Loving things, loving earthly pleasure, loving the world more than we love Christ harms our relationship with God and threatens our eternal welfare. St. James certainly echoes the teachings of the Lord in the Gospels who says, “No one can serve two masters: Either he will hate the one and love the other, or he will be devoted to the one and despise the other. You cannot serve both God and Mammon”
Our spirits, James says, tend toward jealousy and envy and covetousness. Part of us, our concupiscible appetites, tends toward wanting and desiring too little of what it does need and too much of what it doesn’t. Too little prayer, too much power, pleasure, and wealth. Too little time kneeling in Church, too much time at the sports arena, the fast food shack, or as a couch potato.

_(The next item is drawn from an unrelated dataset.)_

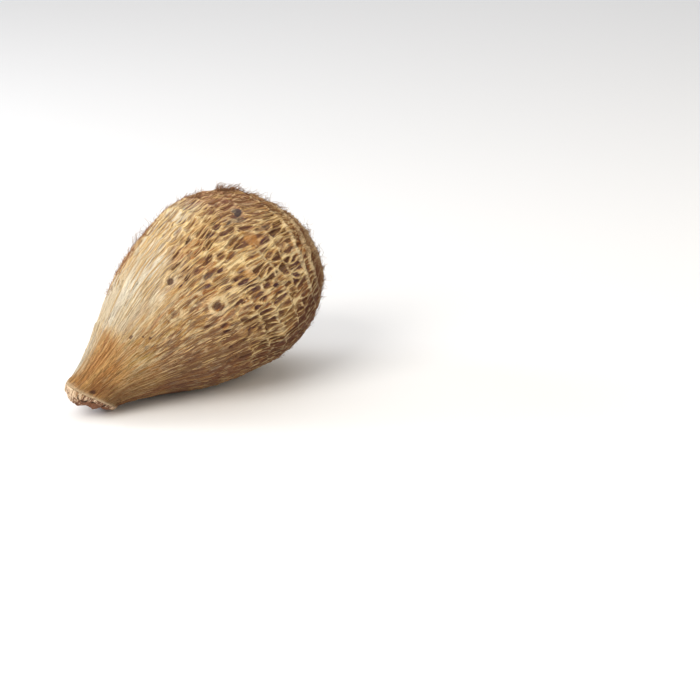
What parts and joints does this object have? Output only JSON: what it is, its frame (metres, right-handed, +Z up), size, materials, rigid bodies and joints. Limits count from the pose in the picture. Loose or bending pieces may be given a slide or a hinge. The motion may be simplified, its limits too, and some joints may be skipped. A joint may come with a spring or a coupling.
{
  "type": "taro root",
  "caption": "Whole unpeeled taro corm, pear-shaped, with a narrow scarred neck, a wide rounded body ringed with leaf scars, and coarse brown fibres; lies on its belly.",
  "frame": {"origin": "centre of the bounding box in X and Y, on the surface that the corm rests on", "axes": "+X along the corm from its narrow neck to its wide tip, +Z up; the corm's own axis tilts up about 23 degrees towards the tip"},
  "size_m": [0.1416, 0.0892, 0.0904],
  "materials": {
    "skin": "dry, matt, ribbed corm skin, cream to straw on the ribs, dark brown in the slits and orange-brown on the neck",
    "fibre": "dry, coarse, brown leaf-base fibre, matt, paler where it is frayed"
  },
  "bodies": {
    "root": {"corm": "skin"}
  },
  "joints": []
}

James provokes us to repentance, to help us examine our lives to discover any incompatibility with the Divine Will, any inordinate love of the world, and to repent, to do penance to restrain our concupiscible appetites, and to redirect them to love and serve God.
Between delicious Pączki today, we do well consider and to ask the Holy Spirit to help us identify what parts of us need to be reined in during lent, what appetites need to be suppressed and redirected. One way to identify these areas might be to simply ask, at the end of the day, what kept me from the prayer and service to which I know God is calling me? What earthly attachments keep me from the gentleness and generosity of Christ?
And once identified, to ask the Holy Spirit to help us fast from these things during Lent.
We won’t regret our fasting, in fact, St. James promises that our regrets from indulging our appetites will be turned into joy, our pride and self-centeredness will be transformed into exaltation in the living God.
May we generously turn toward the Holy Spirit’s guidance today, and prepare well for the season of penance, for the glory of God and salvation of souls.
- - - - - - -
That the Holy Spirit may direct the appointment of a new Bishop for the Church of Cleveland, that he may be a man of true wisdom and understanding and fidelity to the Gospel
That young people may seek Christ amidst all the filth and evils of the world, and for the protection of innocent human life from evil.
For the grace to cooperate with the Divine Will today in all things and in the upcoming Lenten season.
For healing for all those suffering disease, for those afflicted with the Coronavirus, and all who are oppressed by any kind of need, that the Lord may graciously grant them relief, and For the Holy Father’s prayer intentions for this month: that the needs of migrants and victims of human trafficking may be heard and acted upon.
For the dead, for all of the souls in purgatory, and for X, for whom this Holy mass is offered.
O God, our refuge and our strength, hear the prayers of your Church, for you are the source of all goodness, and grant, we pray, that what we ask in faith, we may truly obtain. Through Christ our Lord.